We aren’t going back to the days of goalies being the worst skater or smallest body on the team, team’s understand just how key goalies are to success now, you can’t legislate them to unlearn that. you can’t force goalies to not train, to not watch video, to not be coached, to not butterfly (even if you wanted to, which I don’t).
But you can make a decision that the pads are there to protect the goalie, and not to stop the puck; put the burden of stopping the puck BACK on the goalie and less on the goalie being something you hang these massive pads on.
The question is just how far and in what ways you can cut back the pads without risking injury (and while I tend to agree with Hayward on this “might get a bruise” thing, goalies shouldn’t have to worry about being hurt or injured — but not feeling the puck at all? it’s gone a bit too far, IMHO).
Obvious options: leg pads slimmed down to protect the leg, not turn the lower half of the net into a fortress. Get rid of any kind of hack that fills holes. I’d consider — seriously — making leg pads have a shape that matches the leg, rather than flat, so that the goalie has more trouble directing a rebound. A few weird bounces might make the game more fun (except for the goalie), and pads with a curved profile would do that.
Cut back the blocker in the same way. Cut back the glove to a size similar to what goalies wore 30 years ago, instead of today’s bushel baskets. Make sure that the shoulder pads only protect the shoulders (no Garth Snow lacrosse specials), and the same for all pads.
the idea is to try to create SOME of those holes that existed 30 years ago, put more of the onus of stopping the puck on the skill of the goalie, and not just the goalie’s ability to stand in front of the net and get hit by the puck. Give the shooter a CHANCE, which today, they basically don’t have. And do it without putting the goalie at risk — we have to remember, 30 years ago, we didn’t have a dozen guys shooting like Al Iafrate at chest or face height, either…
And if that happens, and doesn’t work, THEN make the nets bigger. I certainly don’t want to turn hockey into indoor soccer or arena football — but if the average game was about 4-3, I’d be happy (currently, we’re seeing 5.6 goals a game, I’d like to see that at 6.5-7. It’s not a huge change, actually, but it’d seem so because you’d have a few more multi-goal periods).

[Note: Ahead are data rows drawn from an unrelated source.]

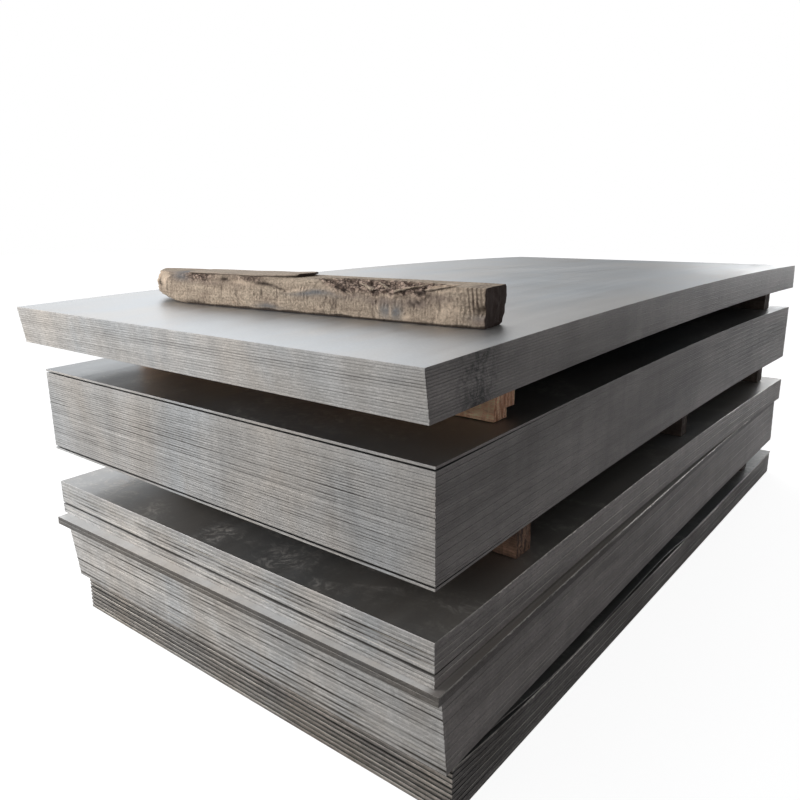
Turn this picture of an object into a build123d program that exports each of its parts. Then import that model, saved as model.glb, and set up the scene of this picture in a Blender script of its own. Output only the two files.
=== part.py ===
"""Packs of steel plates lying on each other, with timbers between them and an old one on top.

X runs along the plates, Y across them and Z up. The near end of the stack is at -X.
All sizes are in millimetres and all angles in degrees.
"""
from build123d import *
from dataclasses import dataclass, field
from math import atan, degrees, radians, sin, sqrt, tan
import os

# Plates
plate_length = 3000.0
plate_width = 1500.0
thin_plate = 6.0
middle_plate = 10.0
thick_plate = 12.0
bottom_count = 10
third_count = 10
second_count = 40
air_gap = 0.3
plate_stray = 0.4
slit_height = 4.0
slit_plate = 3
near_end = -plate_length / 2
far_end = plate_length / 2

# Timbers between the packs, placed by the distance of their middle from the plates' ends
seat_gap = 0.4
spacer_length = 1400.0
spacer_width = 90.0
narrow_spacer_width = 72.0
thin_spacer_width = 60.0
upper_spacer_height = 99.0
lower_spacer_height = 113.5
front_spacer_x = near_end + 339.0
narrow_front_spacer_x = near_end + 429.0
middle_spacer_x = 118.0
back_spacer_x = far_end - 238.0
narrow_back_spacer_x = far_end - 170.0
bottom_spacer_x = far_end - 325.0
front_spacer_y = 2.0
narrow_spacer_y = 10.0
middle_spacer_y = -12.0
notch_length = 60.0
notch_height = 22.0
notch_width = 34.0

# The old timber on top, its features placed from its right end
old_timber_x = near_end + 308.0
old_timber_y = -53.0
old_timber_length = 1220.0
old_timber_width = 116.0
old_timber_height = 90.0
old_timber_turn = 3.8
worn_edge = 5.0
rot_end_distance = 83.0
rot_length = 430.0
rot_depth = 22.0
rot_radius = 60.0
rot_side_distance = 25.0
slab_end_distance = 545.0
slab_length = 427.0
slab_width = 84.0
slab_height = 8.0
break_slant = 97.0
break_undercut = 90.0

# The bottom pack and the thin sheet that lies loose on it
lean = 0.95
curl_height = 30.0
curl_reach = 590.0
sheet_thickness = 4.0
sheet_overhang = 20.0
sheet_touch = 90.0
sheet_waves = [(340.0, 6.0), (570.0, air_gap), (1060.0, 14.0), (1600.0, air_gap)]


@dataclass
class Pack:
    """Plates of one thickness, lying on each other and bent to one arch."""
    node: str
    count: int
    thickness: float
    x: float = 0.0
    y: float = 0.0
    turn: float = 0.0
    camber: float = 0.0
    peak: float = 0.0
    skew: float = 0.0
    lifts: dict = field(default_factory=dict)
    reach: float = 0.0
    level: float = 0.0

    @property
    def pitch(self):
        return self.thickness + air_gap

    @property
    def height(self):
        return self.count * self.pitch - air_gap

    def arch(self, x):
        """Height of the arch at x. It is a circle that rises by camber over half a plate's length."""
        if self.camber == 0:
            return 0.0
        radius = (plate_length ** 2 / 4 + self.camber ** 2) / (2 * self.camber)
        return sqrt(radius ** 2 - (x - self.peak) ** 2) - radius + self.camber

    def lift(self, i, x):
        """How far plate i stands off the arch at x. It is most at the near end."""
        if i not in self.lifts:
            return 0.0
        share = max(0.0, 1 - (x - self.x - near_end) / self.reach)
        return self.lifts[i] * share ** 2

    def under(self, x):
        """Height of the pack's underside at x."""
        return self.level + self.arch(x) + self.lift(0, x)

    def top(self, x):
        """Height of the pack's top face at x."""
        return self.level + self.height + self.arch(x) + self.lift(self.count - 1, x)


bottom_pack = Pack("bottom_pack_plates", bottom_count, middle_plate, x=59.0, y=9.0, turn=0.4,
                   lifts={i: curl_height * i / (bottom_count - 1) for i in range(1, bottom_count)},
                   reach=curl_reach)
fourth_pack = Pack("fourth_pack_plates", 17, thick_plate, x=20.0, y=5.5, turn=0.42, camber=15.0,
                   skew=-20.0)
shifted_pair = Pack("shifted_pair_of_plates", 2, thick_plate, x=-26.0, y=-5.0, turn=0.65, camber=15.0)
third_pack = Pack("third_pack_plates", third_count, middle_plate, x=-2.0, y=-4.0, turn=-0.1, camber=30.0,
                  lifts={i: slit_height for i in range(slit_plate, third_count)}, reach=300.0)
second_pack = Pack("second_pack_plates", second_count, thin_plate, camber=24.0, peak=-50.0,
                   lifts={0: -slit_height, second_count - 1: slit_height}, reach=900.0)
top_pack = Pack("top_pack_plates", 17, thin_plate, x=-64.0, y=-22.0, turn=0.16, camber=22.0,
                peak=-120.0, skew=-14.0)


def side_line(pack, near, far, height, lift):
    """A plate's lower or upper line seen from the side. Its near end may stand off the arch."""
    def point(x):
        return Vector(x, 0, height + pack.arch(x))

    knee = near + pack.reach if lift else near
    if pack.camber:
        body = ThreePointArc(point(far), point((knee + far) / 2), point(knee))
    else:
        body = Line(point(far), point(knee))
    if not lift:
        return [body]
    return [body, TangentArc(body @ 1, point(near) + Vector(0, 0, lift), tangent=body % 1)]


def plate(pack, i):
    """Plate i of a pack, counted from below."""
    skew = pack.skew * (i / (pack.count - 1) - 0.5)
    x = pack.x + skew + plate_stray * sin(2.4 * i)
    y = pack.y + plate_stray * sin(4.1 * i + 1)
    height = pack.level + i * pack.pitch
    lift = pack.lifts.get(i, 0.0)
    lower = side_line(pack, x + near_end, x + far_end, height, lift)
    upper = side_line(pack, x + near_end, x + far_end, height + pack.thickness, lift)
    ends = [Line(lower[0] @ 0, upper[0] @ 0), Line(lower[-1] @ 1, upper[-1] @ 1)]
    solid = extrude(make_face(lower + upper + ends), amount=plate_width / 2, both=True)
    return Pos(x, y, 0) * Rot(0, 0, pack.turn) * Pos(-x, 0, 0) * solid


def plates(pack):
    """All plates of a pack, from the lowest up."""
    return [plate(pack, i) for i in range(pack.count)]


def spacer(x, width, lower_face, upper_face, y=0.0):
    """A timber across the stack, sawn to lie between two faces given as heights over x."""
    near, far = x - width / 2, x + width / 2
    under = [Vector(end, 0, lower_face(end) + seat_gap) for end in (near, far)]
    over = [Vector(end, 0, upper_face(end) - seat_gap) for end in (far, near)]
    outline = Polyline(*under, *over, close=True)
    return Pos(0, y, 0) * extrude(make_face(outline), amount=spacer_length / 2, both=True)


def notched_spacer(x, width, lower_face, upper_face, y):
    """A timber with its far lower corner split off at the right end."""
    far = x + width / 2
    chip = Box(notch_width, notch_length, 2 * notch_height, align=(Align.MAX, Align.MIN, Align.CENTER))
    corner = Pos(far, y - spacer_length / 2, lower_face(far) + seat_gap)
    return spacer(x, width, lower_face, upper_face, y) - corner * chip


def old_timber(surface):
    """A worn beam, rotten in its near top edge, split on top and broken off slanting at the left."""
    right = -old_timber_length / 2
    left = old_timber_length / 2
    top = old_timber_height
    beam = Box(old_timber_width, old_timber_length, top, align=(Align.CENTER, Align.CENTER, Align.MIN))
    beam = chamfer(beam.edges().filter_by(Axis.Y), worn_edge)

    rim_radius = rot_radius - rot_depth
    rim = ThreePointArc((rim_radius, -rot_length / 2), (rot_radius, 0), (rim_radius, rot_length / 2))
    back = Polyline(rim @ 1, (0, rot_length / 2), (0, -rot_length / 2), rim @ 0)
    rot = revolve(make_face([rim, back]), Axis.Y)
    rot_x = -old_timber_width / 2 + rot_side_distance
    rot_y = right + rot_end_distance + rot_length / 2
    beam -= Pos(rot_x, rot_y, top + rim_radius) * rot

    slab_start = right + slab_end_distance
    slab_end = slab_start + slab_length
    edge = Polyline((0, slab_start, top - slab_height), (0, slab_start, top + slab_height),
                    (0, slab_end, top + slab_height / 2), (0, slab_end, top - slab_height), close=True)
    slab_x = old_timber_width / 2 - worn_edge - slab_width / 2
    beam += Pos(slab_x, 0, 0) * extrude(make_face(edge), amount=slab_width / 2, both=True)

    break_normal = Vector(-break_slant / old_timber_width, 1, -break_undercut / top)
    break_plane = Plane(origin=(old_timber_width / 2, left, top), z_dir=break_normal)
    beam = split(beam, bisect_by=break_plane, keep=Keep.BOTTOM)

    slope = (surface(old_timber_x + 1) - surface(old_timber_x - 1)) / 2
    seat = surface(old_timber_x) + seat_gap
    return Pos(old_timber_x, old_timber_y, seat) * Rot(0, -degrees(atan(slope)), old_timber_turn) * beam


# Heights, each pack resting on what is under it
fourth_pack.level = 0.0
shifted_pair.level = fourth_pack.level + fourth_pack.height + seat_gap
third_pack.level = shifted_pair.level + shifted_pair.height + seat_gap
second_pack.level = (third_pack.top(narrow_front_spacer_x) + lower_spacer_height + 2 * seat_gap
                     - second_pack.under(narrow_front_spacer_x))
top_pack.level = (second_pack.top(front_spacer_x) + upper_spacer_height + 2 * seat_gap
                  - top_pack.under(front_spacer_x))

# The bottom pack is flat. Only its near end, curled up plate by plate, reaches the pack above.
bottom_near = bottom_pack.x + near_end
bottom_face = fourth_pack.under(bottom_near) - sheet_thickness - 3 * air_gap - curl_height
bottom_pack.level = bottom_face - bottom_pack.height


def bottom_top(x):
    """Height at x of the bottom pack's top plate, which falls away below the leaning stack."""
    flat = bottom_face - (x - bottom_near) * tan(radians(lean))
    return flat + bottom_pack.lift(bottom_count - 1, x)


def loose_sheet():
    """A thin wavy plate that lies on the bottom pack and touches the pack above at its near end."""
    x = bottom_pack.x + sheet_overhang
    near, far = x + near_end, x + far_end
    touch = fourth_pack.under(near + sheet_touch) - sheet_thickness - 2 * air_gap
    knots = [(near, bottom_top(near) + air_gap), (near + sheet_touch, touch)]
    knots += [(near + distance, bottom_top(near + distance) + rise) for distance, rise in sheet_waves]
    lines = []
    for rise in (0, sheet_thickness):
        wave = Spline([Vector(px, 0, pz + rise) for px, pz in knots])
        lines.append([wave, Line(wave @ 1, Vector(far, 0, bottom_top(far) + air_gap + rise))])
    lower, upper = lines
    ends = [Line(lower[0] @ 0, upper[0] @ 0), Line(lower[1] @ 1, upper[1] @ 1)]
    solid = extrude(make_face(lower + upper + ends), amount=plate_width / 2, both=True)
    return Pos(x, bottom_pack.y, 0) * Rot(0, 0, bottom_pack.turn) * Pos(-x, 0, 0) * solid


def sheet_top(x):
    """Height at x of the loose sheet's top face behind its waves."""
    return bottom_top(x) + air_gap + sheet_thickness


def pieces():
    """Every node's solids, in the leaning stack's own frame."""
    lay_flat = Pos(bottom_near, 0, bottom_face) * Rot(0, lean, 0) * Pos(-bottom_near, 0, -bottom_face)
    lower = (third_pack.top, second_pack.under)
    upper = (second_pack.top, top_pack.under)
    return {
        bottom_pack.node: [lay_flat * solid for solid in plates(bottom_pack)],
        "loose_sheet": [loose_sheet()],
        fourth_pack.node: plates(fourth_pack),
        shifted_pair.node: plates(shifted_pair),
        third_pack.node: plates(third_pack),
        second_pack.node: plates(second_pack),
        top_pack.node: plates(top_pack),
        "bottom_spacer": [spacer(bottom_spacer_x, spacer_width, sheet_top, fourth_pack.under)],
        "narrow_front_spacer": [spacer(narrow_front_spacer_x, narrow_spacer_width, *lower, -narrow_spacer_y)],
        "narrow_middle_spacer": [spacer(middle_spacer_x, thin_spacer_width, *lower, middle_spacer_y)],
        "narrow_back_spacer": [spacer(narrow_back_spacer_x, spacer_width, *lower, narrow_spacer_y)],
        "front_spacer": [notched_spacer(front_spacer_x, spacer_width, *upper, front_spacer_y)],
        "back_spacer": [spacer(back_spacer_x, spacer_width, *upper)],
        "old_timber": [old_timber(top_pack.top)],
    }


stack = pieces()
level_out = Rot(0, -lean, 0)
everything = Compound(children=[level_out * solid for solids in stack.values() for solid in solids])
box = everything.bounding_box()
home = Pos(-box.center().X, -box.center().Y, -box.min.Z) * level_out

os.makedirs("parts", exist_ok=True)
for node, solids in stack.items():
    placed = [home * solid for solid in solids]
    export_step(placed[0] if len(placed) == 1 else Compound(children=placed), f"parts/{node}.step")
print("size", [round(v, 1) for v in (box.size.X, box.size.Y, box.size.Z)])
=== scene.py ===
"""A stack of steel plates in packs, kept apart by timbers, with an old timber lying on top.

Lengths are in metres. X runs along the plates, Y across them and Z up. The near end is at -X.
"""

from math import cos, exp, pi, radians, sin, sqrt

import bmesh
import bpy
from mathutils import Euler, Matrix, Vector, noise
from mathutils.bvhtree import BVHTree


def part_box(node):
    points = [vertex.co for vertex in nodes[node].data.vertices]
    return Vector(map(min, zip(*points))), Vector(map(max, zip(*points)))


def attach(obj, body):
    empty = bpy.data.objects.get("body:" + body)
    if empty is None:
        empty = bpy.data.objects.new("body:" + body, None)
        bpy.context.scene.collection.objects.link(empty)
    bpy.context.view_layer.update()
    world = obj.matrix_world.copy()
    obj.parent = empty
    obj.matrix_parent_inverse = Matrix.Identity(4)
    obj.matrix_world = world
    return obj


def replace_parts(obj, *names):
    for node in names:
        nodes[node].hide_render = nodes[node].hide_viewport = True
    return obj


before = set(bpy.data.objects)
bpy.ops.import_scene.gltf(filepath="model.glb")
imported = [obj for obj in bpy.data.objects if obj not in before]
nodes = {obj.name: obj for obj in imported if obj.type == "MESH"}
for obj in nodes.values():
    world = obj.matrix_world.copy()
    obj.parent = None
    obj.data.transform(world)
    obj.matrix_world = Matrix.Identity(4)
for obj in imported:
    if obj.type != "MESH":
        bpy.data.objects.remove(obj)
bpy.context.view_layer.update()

# Where the photograph was taken from, measured from the second pack's lowest near corner
camera_offset = Vector((-1.0490, -0.7533, 0.7006))
camera_heading = 38.64
camera_tilt = 13.61
camera_roll = 0.07
camera_lens = 32.70
camera_reach = 200

# The floor, and how strongly it shines where the camera sees it
floor_reach = 30
floor_drop = 0.0005
floor_tone = 0.34
floor_glow = 0.89

# Light: azimuth and height it comes from in degrees, how tight it is, and how strong
ambient = 0.065
light_lobes = [
    (160, 22, 2.5, 0.46),
    (58, 34, 10.0, 2.40),
    (8, 5, 140.0, 8.0),
    (-8, 2, 40.0, 4.4),
    (-95, 2, 4.0, 0.07),
    (110, 85, 1.0, 0.25),
]
lamp_place = Vector((-3.6, 2.4, 1.9))
lamp_aim = Vector((-1.4, 0.0, 0.8))
lamp_size = 1.2
lamp_power = 88.0
lamp_colour = (1.0, 0.985, 0.96)
sky_colour = (0.97, 0.985, 1.0, 1)
white = (1, 1, 1, 1)

# Plates
merge_distance = 1e-6
plate_flatness = 0.0003
sharp_angle = radians(45)
smooth_angle = radians(20)
rim_width = 0.0005
upright = 0.5
face_slot, edge_slot = 0, 1

# A plate's level runs from its number up to the next. How far inside that it starts at the pack's
# own top and bottom and between two plates, and how much of it a rounded rim takes
outer_rim = 0.3
inner_rim = 0.001
rim_rise = 0.08

# What sets one pack's plate numbers apart from the next pack's, and a number above every plate's
seed_step = 100.0
no_plate = 1000.0

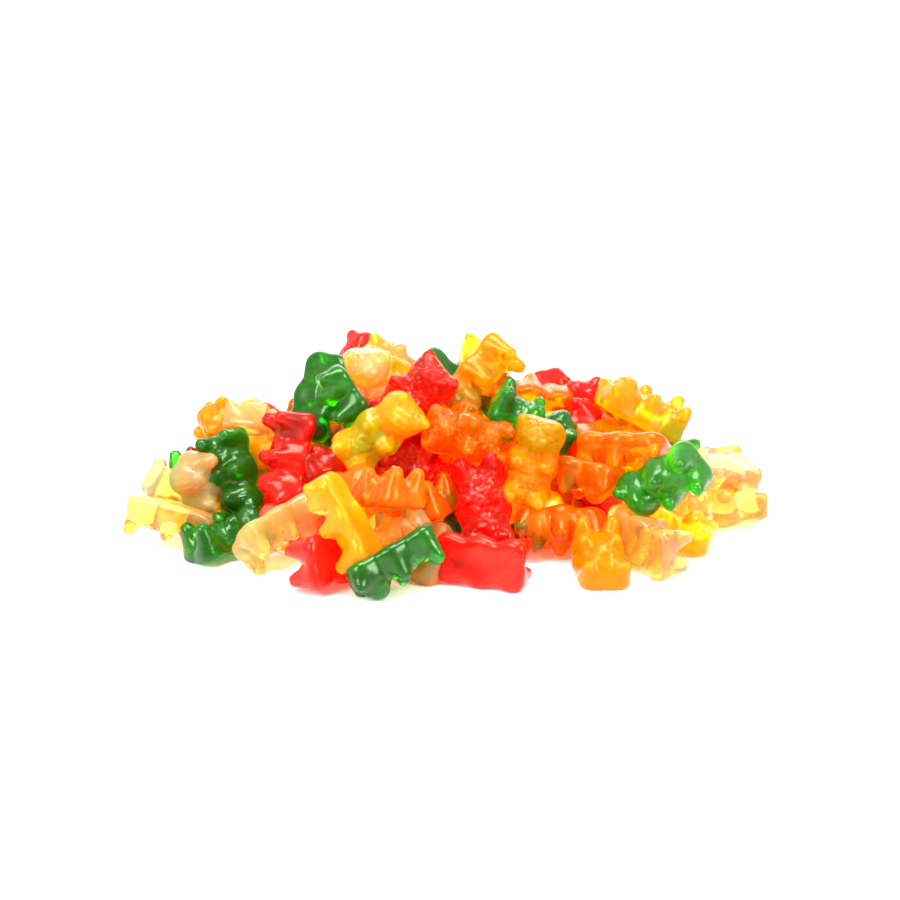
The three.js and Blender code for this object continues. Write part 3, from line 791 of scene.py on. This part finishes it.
@dataclass(frozen=True)
class Heap:
    """All the bears: those of the serving side, turned copies at the back, and a layer inside.

    Balls stand for a bear: pairs down its back at the y of `side_balls`, out and forward by
    `side_at`, and the further `balls`, as x, y, z and radius. Bears on the table give way by
    `give_table`, those with a lift under nil by `give_sunk` and others by one. `middle` is the
    middle of the outline in plan, and all bears stay `clear` of the table.

    Bears in front of y `far_from` with a lift over `sunk` have copies, which turn about y
    `far_middle`, go down by `far_drop`, swing by up to `far_swing` and draw in by `far_share`.

    Inside, `inner_count` bears are tried, `inner_under` the shell and out to `inner_share` of it,
    with `inner_rise` for how steeply they may lie. They may press by `inner_press`, and one whose
    push is still `inner_left` after `inner_rounds` has no room.
    """

    view: Viewpoint = Viewpoint()
    shell: Shell = Shell()
    settling: Settling = Settling()
    form: BearForm = BearForm()
    side_balls: tuple[float, ...] = (3.0, 8.3, 13.6, 18.9)
    side_at: Pair = (2.9, 2.9)
    side_radius: float = 2.8
    balls: tuple[tuple[float, float, float, float], ...] = (
        (0, 17.4, 4.6, 4.2), (0, 9.0, 3.9, 3.8), (0, 17.0, 7.2, 2.3),
        (-2.9, 2.5, 7.9, 1.7), (2.9, 2.5, 7.9, 1.7), (-2.9, 10.7, 7.2, 1.8), (2.9, 10.7, 7.2, 1.8),
    )
    give_table: float = 0.3
    give_sunk: float = 3.0
    sunk: float = -8.5
    far_from: float = -5.0
    far_middle: float = 7.0
    far_drop: float = 4.0
    far_swing: float = np.radians(35.0)
    far_share: float = 0.95
    middle: Pair = (0.0, 6.9)
    clear: float = 0.02
    inner_count: int = 40
    inner_under: float = 13.0
    inner_share: float = 0.8
    inner_rise: float = 0.45
    inner_press: float = 2.0
    inner_rounds: int = 40
    inner_left: float = 2.5
    inner_seed: int = 11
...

Unlike some, I don’t think this is a huge problem — not yet serious enough for a significant change like changing the size of the net, but now would be a good time to think hard about the purpose of a player’s gear — for both goalie and skater — and make a fundamental decision that the purpose of that gear is to protect the player, not (in the case of goalies) to turn into an inpenetrable wall, or (in the case of skaters) to be used as a weapon against other players, as hard-shelled elbow pads have become (in fact, if it were me, I’d outlaw hard-shell gear on players completely, except for shin pads and knee protection. but that’s a different post…)
chuq
(footnote 1: we actually found TWO copies of this book; one we got autographed by Tommy, which amused the hell out of him and the sharks in the locker room, because it got passed around before we got it back. The other we gave to Tommy, because it turned out he didn’t have a copy himself any more. We also found out that he played for New Haven for about 3 games in the 50′s, and found out we had a program with his name in it in the collection, so we gave that to him around the time he retired from the Sharks. But for some reason, he balked at autographing our copy of the book “I’ll always remember that night in Port Alberni….” — no idea why. But Woodcock, before he was a trainer, did some time in the minors, mostly in the old Eastern Hockey league. Great guy, too.)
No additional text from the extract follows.